Tout commence par un disque dur qui me lâche. Dedans, il y a un film en cours. Je le perds entièrement à cause de ce crash technique. Je me venge en éventrant la bête. C’est l’occasion pour moi de découvrir à quoi ressemble vraiment le cœur d’un disque dur. Et les beautés qu’il recèle.
J’ai toujours été habité par ces questions d’archivage. Une grande partie de mon travail est axée sur la conservation, la mémoire des images, le temps à saisir. Un jour, j’ai visité le musée Dupuytren. Jusqu’en 2016, ce musée d’anatomie pathologique était ouvert au public, rue de l’École de Médecine, à Paris. Il y avait là des centaines de bocaux dans lesquels étaient conservés – depuis plus de cent ans, pour certains – des éléments organiques, animaux ou humains. J’ai été très marqué par ce que j’y ai vu, et j’ai trouvé à ces objets de verre une grande valeur esthétique.  

J’ai alors été traversé par cette idée paradoxale : utiliser pour les disques durs ce mode de conservation éminemment destructif qui consisterait à les immerger dans un liquide. Les archiver « en fluide », selon la dénomination scientifique. Une technique très ancienne dont l’un des contributeurs-inventeurs, le pathologiste allemand Johann Carl Kaiserling, donne son nom au film.
J’ai rempli des bocaux d’alcool, j’y ai plongé les disques, et je les ai laissés plusieurs années. Chacun a connu une évolution différente selon la solution dans laquelle il était trempé. J’ai d’abord pensé en faire une installation, une déambulation au milieu de centaines de bocaux de formol remplis de disques contenant eux-mêmes des milliers d’heures d’images à jamais invisibles. Mais cette idée est finalement devenue un film où cette opération de mise en fluide est reproduite.

Durée de vie

On veut filmer pour plus tard, pour après, tout en sachant que c’est impossible. On produit des archives en sachant qu’elles vont être détruites. Les supports numériques n’autorisent pas un rapport fiable à la conservation. On sait très bien que nos créations sont vouées à une durée de vie très courte. Alors on se pose forcément la question de ce qu’on laisse, et de ce qu’on transmet par nos images. Plonger des disques durs dans du formol, c’est une façon d’y répondre avec le plus de sincérité possible : rien. Mais c’est aussi un moyen de donner à ces images impalpables, la consistance physique qui leur permettra de traverser le temps et d’atteindre le regardeur lointain sous une autre forme.

Strates de temps

Les images qui accompagnent le geste de mise en fluide n’ont pas été tournées précisément pour Kaiserling III. Je les ai filmées pendant toutes ces années (une dizaine) où les disques durs étaient immergés.

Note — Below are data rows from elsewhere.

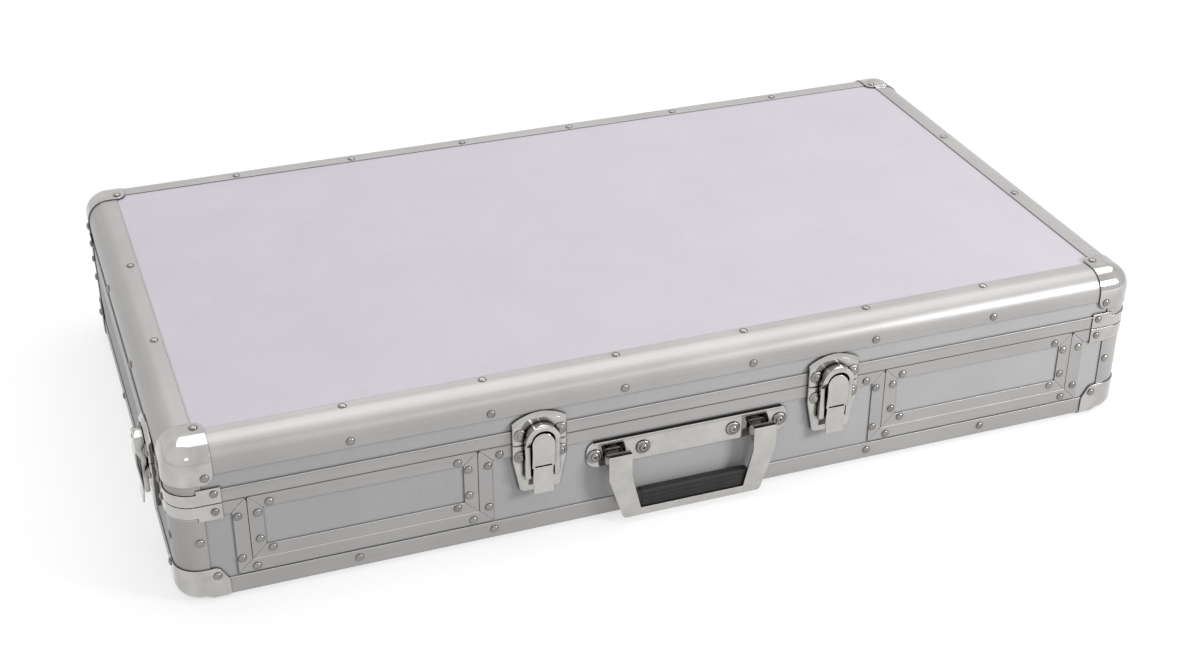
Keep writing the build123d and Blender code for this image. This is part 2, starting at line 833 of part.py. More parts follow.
def lever():
    """Latch lever: a bent face with two cheeks, pivoted at its nose, and a slot across its waist."""
    half = lever_width / 2
    face = side_slab(lever_side(lever_sheet), -half, half)
    for side in (-1, 1):
        x0, x1 = sorted((side * cheek_half, side * (cheek_half - cheek_sheet)))
        face += side_slab(lever_cheek(), x0, x1)
    body = face & front_slab(lever_outline(), 0, lever_out + 9)
    slot_half = cheek_half - cheek_sheet
    slot = z_joint - lever_slot_down
    back = lever_out - lever_waist_back - 2 * lever_sheet
    return body - block(-slot_half, slot_half, -lever_out - 9, -back, slot, slot + lever_slot_height)


def lever_pin():
    """Pin through the ears and the lever's cheeks."""
    return cross_bar(lever_pivot, lever_pin_radius, -cheek_half, cheek_half)


def bail_loop():
    """Front view of the bail: an arch on two straight legs with rounded feet."""
    outer = bail_half
    inner = bail_half - bail_bar
    arch = z_joint + bail_top - outer
    low = bail_pivot[1] - bail_foot_down - 3
    return make_face([
        Line((-outer, low), (-outer, arch)),
        ThreePointArc((-outer, arch), (0, arch + outer), (outer, arch)),
        Line((outer, arch), (outer, low)),
        Line((outer, low), (inner, low)),
        Line((inner, low), (inner, arch)),
        ThreePointArc((inner, arch), (0, arch + inner), (-inner, arch)),
        Line((-inner, arch), (-inner, low)),
        Line((-inner, low), (-outer, low)),
    ])


def bail_side():
    """Side view of the bail: thin legs with a round foot, and a deep rounded top."""
    low = bail_pivot[1]
    top = z_joint + bail_top
    bulge = z_joint + bail_bulge_up
    rim = top - bail_rim_drop
    foot = (bail_front - bail_back) / 2
    return make_face([
        Line((bail_rim_back, top), (bail_nose - bail_brow, top)),
        RadiusArc((bail_nose - bail_brow, top), (bail_nose, top - bail_brow), bail_brow),
        Polyline((bail_nose, top - bail_brow), (bail_nose, bulge), (bail_front, bulge - bail_bulge_up)),
        Line((bail_front, bulge - bail_bulge_up), (bail_front, low)),
        ThreePointArc((bail_front, low), (bail_front - foot, low - foot), (bail_back, low)),
        Line((bail_back, low), (bail_back, rim)),
        Line((bail_back, rim), (bail_rim_back, rim)),
        Line((bail_rim_back, rim), (bail_rim_back, top)),
    ])


def bail():
    """Thick loop that the lever draws down; its arch is hollow behind and drops over the keeper's hook."""
    body = side_slab(bail_side(), -bail_half, bail_half) & front_slab(bail_loop(), 0, bail_nose + 9)
    top = z_joint + bail_top
    back = bail_rim_back + bail_rim
    front = hook_out + hook_side_clearance / 2
    roof = top - bail_roof
    half = hook_half_width + hook_side_clearance
    body -= block(-half, half, -front, -back, z_joint, roof)
    reach = cheek_half - cheek_sheet
    for sign in (-1, 1):
        x0, x1 = sorted((sign * (bail_half - bail_bar), sign * reach))
        body += cross_bar(bail_pivot, trunnion_radius, x0, x1)
    return body


def rivet(radius):
    """Rivet head on Y = 0, with few faces because it repeats."""
    seat = RegularPolygon(radius, rivet_sides)
    crown = Pos(0, 0, rivet_rise) * RegularPolygon(rivet_crown * radius, rivet_sides)
    return Rot(90, 0, 0) * loft([seat, crown], ruled=True)


def rivet_pair(z):
    """Two rivet heads on a latch plate."""
    half = plate_width / 2 - latch_rivet_edge
    return [Pos(x, -plate_proud, z) * rivet(latch_rivet_radius) for x in (-half, half)]


def latch_places():
    """Where each latch goes: two in front and one on each side."""
    side_latch_y = side_latch_from_front - half_depth
    return {
        "front_left": Pos(-front_latch_x, -half_depth, 0),
        "front_right": Pos(front_latch_x, -half_depth, 0),
        "side_left": Pos(-half_length, side_latch_y, 0) * Rot(0, 0, -90),
        "side_right": Pos(half_length, side_latch_y, 0) * Rot(0, 0, 90),
    }


# Handle, drawn with the case face on Y = 0

def handle_plate():
    """Backing plate with a lip folded out along its top and two pairs of ears."""
    half = handle_plate_length / 2
    low = handle_plate_low
    high = handle_plate_high
    face = Pos(0, (low + high) / 2) * RectangleRounded(2 * half, high - low, handle_plate_corner)
    back = -skin
    front = back + handle_plate_sheet
    body = front_slab(face, back, front)
    lip_half = half - handle_plate_corner + 4
    body += block(-lip_half, lip_half, -front - handle_lip, -back, high - handle_plate_sheet, high)
    out, level = handle_pivot
    boss = handle_pin_radius + handle_boss_wall
    ear = outline([
        (back, level - 2 * boss), (out, level - boss), (out + boss, level - boss / 2),
        (out + boss, level + boss / 2), (out, level + boss), (out - boss, level), (back, level - 1),
    ])
    ear -= Pos(*handle_pivot) * Circle(handle_pin_radius + running_clearance)
    outer = handle_arm_width / 2 - handle_sheet - ear_clearance
    for arm in (-1, 1):
        for side in (-1, 1):
            edges = (side * outer, side * (outer - handle_plate_sheet))
            body += Pos(arm * handle_arm_x, 0, 0) * side_slab(ear, min(edges), max(edges))
    return body


def handle_rivets():
    """Heads of the four rivets that hold the handle plate, one each side of both arms."""
    front = handle_plate_sheet - skin
    level = handle_plate_low + handle_rivet_up
    inner = handle_arm_x - handle_arm_width / 2 - handle_rivet_inner
    outer = handle_arm_x + handle_arm_width / 2 + handle_rivet_outer
    return [Pos(x, -front, level) * rivet(rivet_radius) for x in (-outer, -inner, inner, outer)]


def handle_outline():
    """Front view of the handle frame: two arms that lean inwards to a bottom rail."""
    outer = handle_arm_x + handle_arm_width / 2
    inner = handle_arm_x - handle_arm_width / 2
    top = handle_pivot[1] + handle_roof_up + handle_sheet
    bend = handle_pivot[1] - handle_bend_down
    low = z_bottom + handle_bottom
    rail = low + handle_rail
    outside = outline([
        (-outer, top), (-outer, bend), (-outer + handle_taper, low), (outer - handle_taper, low),
        (outer, bend), (outer, top),
    ])
    corners = outside.vertices().filter_by(lambda v: v.Y < low + 1)
    outside = fillet(corners, handle_corner)
    inside = outline([
        (-inner, top + 9), (-inner, bend), (-inner + handle_inner_taper, rail),
        (inner - handle_inner_taper, rail), (inner, bend), (inner, top + 9),
    ])
    return outside - inside


def handle_cheek():
    """Side view of the cheeks that carry the handle's pins."""
    out, level = handle_pivot
    top = level + handle_roof_up + handle_sheet
    low = level - handle_cheek_down
    back = handle_out - handle_cheek_depth
    front = handle_out - handle_sheet / 2
    cheek = outline([
        (front, top), (out, top), (back, level + 2), (back, level - 3), (front - 3, low), (front, low)
    ])
    return cheek - Pos(*handle_pivot) * Circle(handle_pin_radius + running_clearance)


def handle_frame():
    """Pressed steel frame: flat front, cheeks and a roof on top of each arm, and a shelf under the grip."""
    body = front_slab(handle_outline(), handle_out - handle_sheet, handle_out)
    half = handle_arm_width / 2
    roof = handle_pivot[1] + handle_roof_up
    for arm in (-1, 1):
        x = arm * handle_arm_x
        body += block(
            x - half, x + half, -handle_out, handle_roof_depth - handle_out, roof, roof + handle_sheet
        )
        for side in (-1, 1):
            edges = (side * half, side * (half - handle_sheet))
            body += Pos(arm * handle_arm_x, 0, 0) * side_slab(handle_cheek(), min(edges), max(edges))
    shelf_half = grip_length / 2
    bottom = z_bottom + handle_bottom
    body += block(
        -shelf_half, shelf_half, -(handle_out - handle_sheet / 2), -(handle_out - handle_cheek_depth),
        bottom, bottom + handle_sheet,
    )
    return body


def handle_grip():
    """Ribbed plastic grip lying on the shelf behind the bottom rail."""
    back = handle_out - handle_cheek_depth
    front = handle_out - handle_sheet
    low = z_bottom + handle_bottom + handle_sheet
    high = low + grip_height
    face = outline([(back, low), (front, low), (front, high), (back, high)])
    face = fillet(face.vertices().filter_by(lambda v: v.Y > high - 1), grip_edge)
    pitch = grip_height / (grip_ribs + 1)
    for index in range(1, grip_ribs + 1):
        level = low + index * pitch
        face -= outline([
            (front + 1, level - grip_rib_depth - 1), (front - grip_rib_depth, level),
            (front + 1, level + grip_rib_depth + 1),
        ])
    return side_slab(face, -grip_length / 2, grip_length / 2)


def handle_pins():
    """One pin through each arm's cheeks and ears."""
    half = handle_arm_width / 2
    return [
        cross_bar(handle_pivot, handle_pin_radius, arm * handle_arm_x - half, arm * handle_arm_x + half)
        for arm in (-1, 1)
    ]


# Hinges, drawn with the case face on Y = 0 and turned to the back

def hinge_axis():
    return (hinge_axis_out, z_joint)


def hinge_leaf(up):
    """One leaf of a hinge: a plate with its share of the knuckles."""
    sign = 1 if up else -1
    half = hinge_width / 2
    z0, z1 = sorted((z_joint + sign * hinge_edge_gap, z_joint + sign * hinge_leaf_height))
    body = block(-half, half, -hinge_sheet, 0, z0, z1)
    neck = outline([
        (0, z_joint + sign * hinge_edge_gap), (0, z_joint + sign * (hinge_edge_gap + 1.5)),
        (hinge_sheet, z_joint + sign * (hinge_edge_gap + 1.5)),
        (hinge_axis_out + 1.2, z_joint + sign * (hinge_knuckle_radius - 0.3)),
        (hinge_axis_out - 1.5, z_joint + sign * 1.5),
    ])
    eye = neck + Pos(*hinge_axis()) * Circle(hinge_knuckle_radius)
    eye -= Pos(*hinge_axis()) * Circle(hinge_pin_radius + running_clearance)
    pitch = hinge_width / hinge_knuckles
    for index in range(hinge_knuckles):
        if (index % 2 == 1) == up:
            x0 = -half + index * pitch + hinge_knuckle_gap / 2
            body += side_slab(eye, x0, x0 + pitch - hinge_knuckle_gap)
    return body


def hinge_pin():
    return cross_bar(hinge_axis(), hinge_pin_radius, -hinge_width / 2, hinge_width / 2)


def at_back(make):
    """The same hinge piece at both hinge places on the back."""
    return [Pos(side * hinge_x, half_depth, 0) * Rot(0, 0, 180) * make for side in (-1, 1)]


def write_base():
    for name, wall in base_walls().items():
        save(f"base_wall_{name}", wall)
    save("base_floor", base_floor())
    for name, strip in four_sides(bottom_angle).items():
        save(f"bottom_angle_{name}", strip)
    post = corner_post(z_bottom + foot_ball_radius, z_joint - rim_height)
    save("base_corner_posts", *four_corners(post))
    centre, around = base_rims()
    save("base_rim_front", *centre)
    save("base_rim", *around)
    for side, name in ((-1, "left"), (1, "right")):
        save(f"opening_edging_{name}", *opening_edging(side))
        save(f"front_panel_{name}", panel_board(side))
        save(f"front_panel_frame_{name}", *panel_frame(side))
        save(f"bay_divider_{name}", divider(side))
    save("foot_corners", *four_corners(foot_corner()))
    high = z_joint - brace_gap
    brace = rim_brace(high - brace_band, high, high - brace_tab, high)
    save("base_rim_braces", *four_corners(brace))
    save("floor_foam", *floor_pads())


def write_lid():
    save("lid_panel", lid_panel())
    save("lid_walls", *lid_walls().values())
    for name, strip in four_sides(edge_profile).items():
        save(f"lid_edge_{name}", strip)
    post = corner_post(z_joint + rim_height, z_top - edge_radius)
    save("lid_corner_posts", *four_corners(post))
    save("lid_rim", lid_rim())
    save("lid_corners", *four_corners(lid_corner()))
    low = z_joint + brace_gap
    brace = rim_brace(low, low + brace_band, low, low + brace_tab)
    save("lid_rim_braces", *four_corners(brace))
    save("lid_foam", lid_pad())


def write_latches():
    places = latch_places()
    plate = latch_base()
    arm = lever()
    loop = bail()
    for name, place in places.items():
        save(f"latch_plate_{name}", place * plate)
        save(f"latch_lever_{name}", place * arm)
        save(f"latch_bail_{name}", place * loop)
    save("latch_keepers", *[place * keeper() for place in places.values()])
    save("latch_lever_pins", *[place * lever_pin() for place in places.values()])
    base_rivets = rivet_pair(z_joint - plate_rivet_down)
    keeper_rivets = rivet_pair(z_joint + keeper_rivet_up)
    save("latch_plate_rivets", *[place * one for place in places.values() for one in base_rivets])
    save("keeper_rivets", *[place * one for place in places.values() for one in keeper_rivets])


def write_handle_and_hinges():
    front = Pos(0, -half_depth, 0)
    save("handle_plate", front * handle_plate())
    save("handle_rivets", *[front * one for one in handle_rivets()])
    save("handle_frame", front * handle_frame())
    save("handle_grip", front * handle_grip())
    save("handle_pins", *[front * pin for pin in handle_pins()])
    save("hinge_base_leaves", *at_back(hinge_leaf(False)))
    save("hinge_lid_leaves", *at_back(hinge_leaf(True)))
    save("hinge_pins", *at_back(hinge_pin()))


def main():
    os.makedirs("parts", exist_ok=True)
    write_base()
    write_lid()
    write_latches()
    write_handle_and_hinges()


main()
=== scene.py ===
import math

import bmesh
import bpy
from mathutils import Matrix, Vector, noise


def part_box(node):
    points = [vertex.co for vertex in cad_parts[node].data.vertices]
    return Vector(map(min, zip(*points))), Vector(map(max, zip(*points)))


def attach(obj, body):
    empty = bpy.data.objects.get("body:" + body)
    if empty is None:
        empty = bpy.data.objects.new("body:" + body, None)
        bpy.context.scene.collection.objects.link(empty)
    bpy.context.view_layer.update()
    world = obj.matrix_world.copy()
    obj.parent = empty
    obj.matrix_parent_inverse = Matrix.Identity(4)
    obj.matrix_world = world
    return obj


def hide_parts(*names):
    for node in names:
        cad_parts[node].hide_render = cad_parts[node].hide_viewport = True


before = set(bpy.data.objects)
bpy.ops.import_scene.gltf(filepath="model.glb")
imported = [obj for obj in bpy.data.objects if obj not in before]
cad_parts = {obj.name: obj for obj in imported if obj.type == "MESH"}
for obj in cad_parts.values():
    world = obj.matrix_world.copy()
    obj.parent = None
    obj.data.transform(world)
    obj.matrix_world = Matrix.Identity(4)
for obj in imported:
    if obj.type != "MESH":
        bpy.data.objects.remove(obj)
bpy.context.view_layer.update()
MM = 0.001

# Faces of the closed case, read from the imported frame
rim_low, rim_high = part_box("base_corner_posts")
HALF_LENGTH = rim_high.x
FRONT = rim_low.y
BACK = rim_high.y
MIDDLE = (FRONT + BACK) / 2
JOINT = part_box("lid_rim")[0].z
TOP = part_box("lid_edge_front")[1].z
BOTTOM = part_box("bottom_angle_front")[0].z

# Sheet metal that rivet heads stand on
CORNER_SHELL = 1.5 * MM
BRACE_SHEET = 1.2 * MM
HINGE_LEAF = 1.6 * MM

# Rivet heads: radius and rise
PROFILE_RIVET = (4.0 * MM, 2.3 * MM)
LATCH_RIVET = (3.75 * MM, 2.1 * MM)
BRACE_RIVET = (3.7 * MM, 2.3 * MM)
HINGE_RIVET = (3.2 * MM, 1.2 * MM)

# Form of the heads: how far they reach into the face, the step at the rim, and the mesh's fineness
HEAD_SUNK = 0.3 * MM
HEAD_STEP = 0.25 * MM
HEAD_BANDS = 5
HEAD_SEGMENTS = 20
POP_SEGMENTS = 28

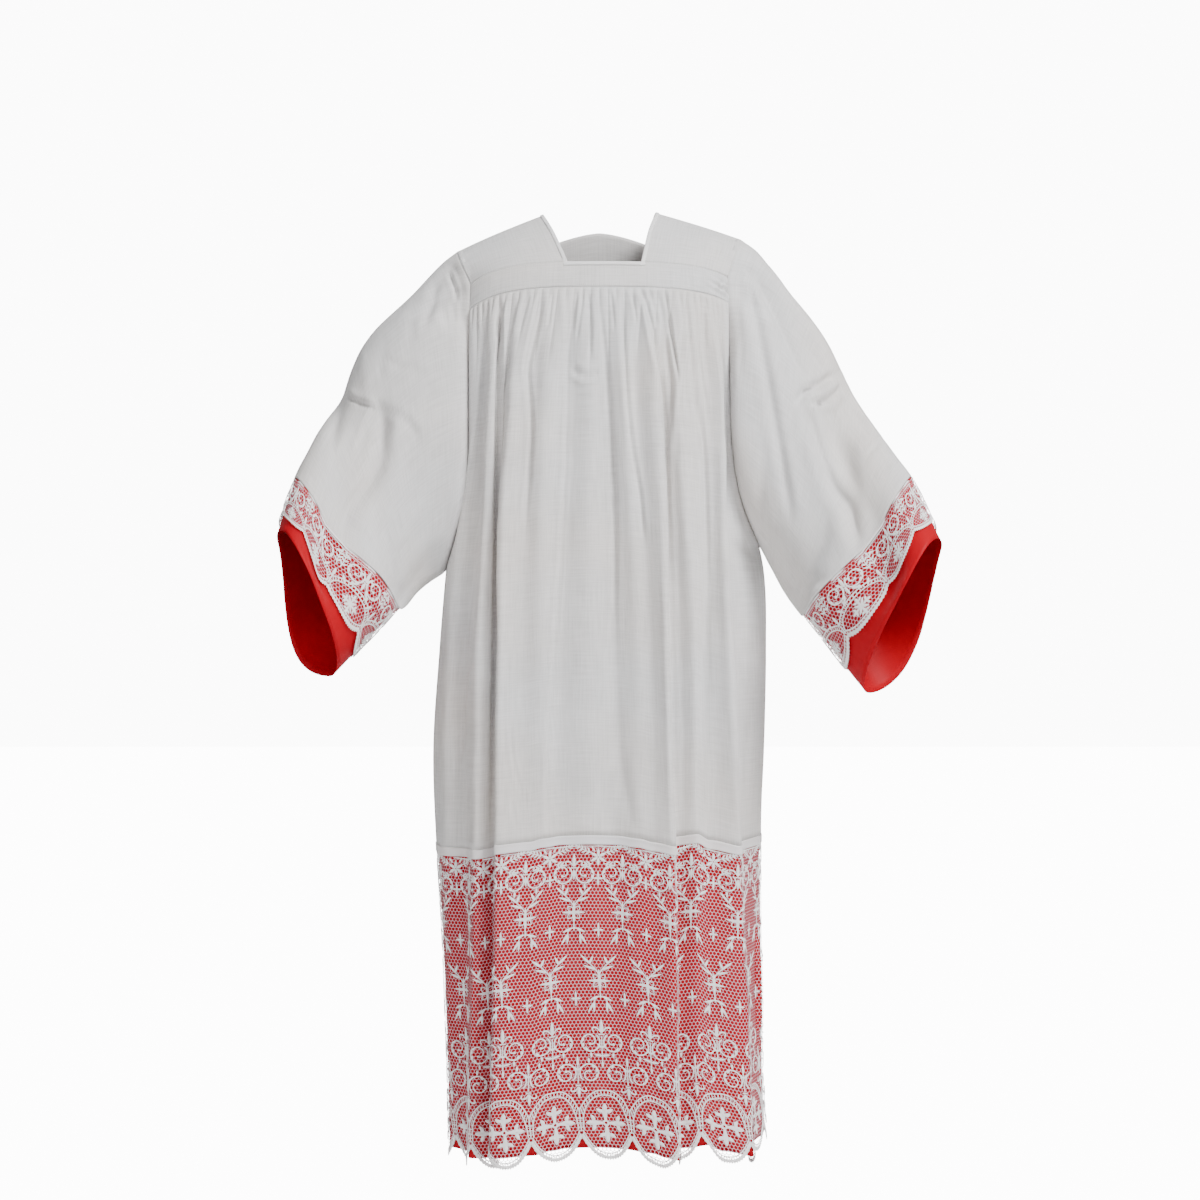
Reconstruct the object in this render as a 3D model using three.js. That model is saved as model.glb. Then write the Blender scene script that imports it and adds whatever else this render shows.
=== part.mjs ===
// A lace alb as it is worn: a white linen robe with a square-necked yoke, gathered front and back
// panels, wide sleeves, and deep scalloped lace at the hem and cuffs over a red lining.
// Millimetres, +Z up. The wearer faces -Y, and the origin lies between the two neck points of the yoke,
// so the wearer's right arm is at -X. The garment is hollow: each piece is a wall of cloth.
import * as THREE from "three";

// ---- Driving dimensions ------------------------------------------------------------------------------
const LINEN = 1.5; // wall of the yoke, panels and sleeves
const LACE = 1.2; // wall of the lace
const LINING = 1.2; // wall of the red lining
const SEAM = 0.35; // gap between two pieces sewn edge to edge, or lying on each other
const HANG = 2.0; // how far behind the lace the lining hangs, below their seam
const FOLD_LINES_FRONT = 19; // spaces between the fold lines of the front, see FRONT
const FOLD_LINES_BACK = 17;
const GATHER_DEPTH = 2.3; // of the fine gathers at the yoke seam
const TUCK_DEPTH = 3.4; // of the longer gathers below them
const YOKE_SEAM_Z = -114; // the gathered seam at the middle of the chest
const YOKE_SEAM_Z_BACK = -150;
const BAND_HEIGHT = 36; // the yoke's front band, up to the neck opening
const BACK_NECK_Z = -14;
const TAPE_Z = -868; // top of the woven tape between linen and lace, at its highest
const TAPE_HEIGHT = 12;
const LACE_DROP = 437; // from the top of the tape to the scallops' tips
const LINING_SHORT = 14; // the skirt lining ends this far above the tips
const SCALLOPS_PANEL = 11; // in the front half of the hem, and in the back half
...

J’ai souvent une caméra avec moi, et je filme spontanément les choses, notamment quand je voyage. Différentes strates de temps se superposent donc dans ces images. Le moment où je les ai filmées, le temps pendant lequel elles ont mûri en moi et le temps où elles sont devenues le film. C’est avec cette idée de temporalités multiples que j’ai construit le film. Le film tente donc une traversée des temps comme autant d’états du vivant (enfance, jeunesse, âge mûr, saisons…), jusqu’au post-mortem (ossements, tombes démantelées...). Humain, animal, végétal confondus.

Immersion

L’élément liquide est à la source du film, et il entretient une relation étroite avec lui jusqu’à son terme. Il irrigue la plupart des plans. Sous des formes et des consistances à chaque fois différentes : l’eau vive des rivières qui excite les végétaux, la boue creusée par le groin d’un cochon, la pluie sur les tombes, les vagues qui ramènent les corps sur la plage… jusqu’aux liquides toxiques des infrastructures portuaires et pétrochimiques. C’est une constatation que j’ai faite très tard dans l’élaboration du film – il était déjà quasiment terminé. C’est comme si le film lui-même anticipait, par porosité, l’immersion à venir. 

Souffle et voix

Le film s’ouvre sur le souffle haletant et fragile d’un humain. Ce peut être le souffle de quelqu’un qui fuit, qui cherche à échapper à quelque chose. Mais c’est aussi le souffle vital qui prélude aux voix, humaines et animales, qui habitent le film. Leur différents registres (babil, récit halluciné, gloussement, parlé-chanté, aboiement, aria...) sont, là aussi, autant d’expressions du vivant. Mais c’est également leur âge, leur ancrage historique, leur phrasé, leur technique d’enregistrement, comme marqueurs temporels, qui m’intéressent. La voix de contre-ténor qui intervient dans le film est un air que j’avais gravé sur un CD il y a des années. Le temps l’a remarquablement altéré en y ajoutant de forts grésillements numériques. Sans cette dégradation spontanée du support, je n’aurais pas intégré cette musique. J’ai essayé de rendre le film le plus sensoriel possible. Sa forme brute, frottements, cliquetis, soubresauts de l’image, conditions de tournage rudimentaires, toutes ces aspérités y participent fortement, je crois. Il était important de les conserver.

Libres circulations

Le film est un assemblage disparate – et un palimpseste – d’images et de sons d’origines très différentes. En multipliant les lieux et les narrateurs, il ouvre plusieurs pistes qui s’entrelacent, sans forcément se rejoindre, ni même aboutir. C’est un éclatement auquel je tiens. Il permet, je crois, d’organiser des circulations et des agencements propres à chaque spectateur, chaque spectatrice. Il permet aussi de faire émerger des sentiments, des sensations, des réflexions, qu’une forme plus linéaire pourrait occulter. 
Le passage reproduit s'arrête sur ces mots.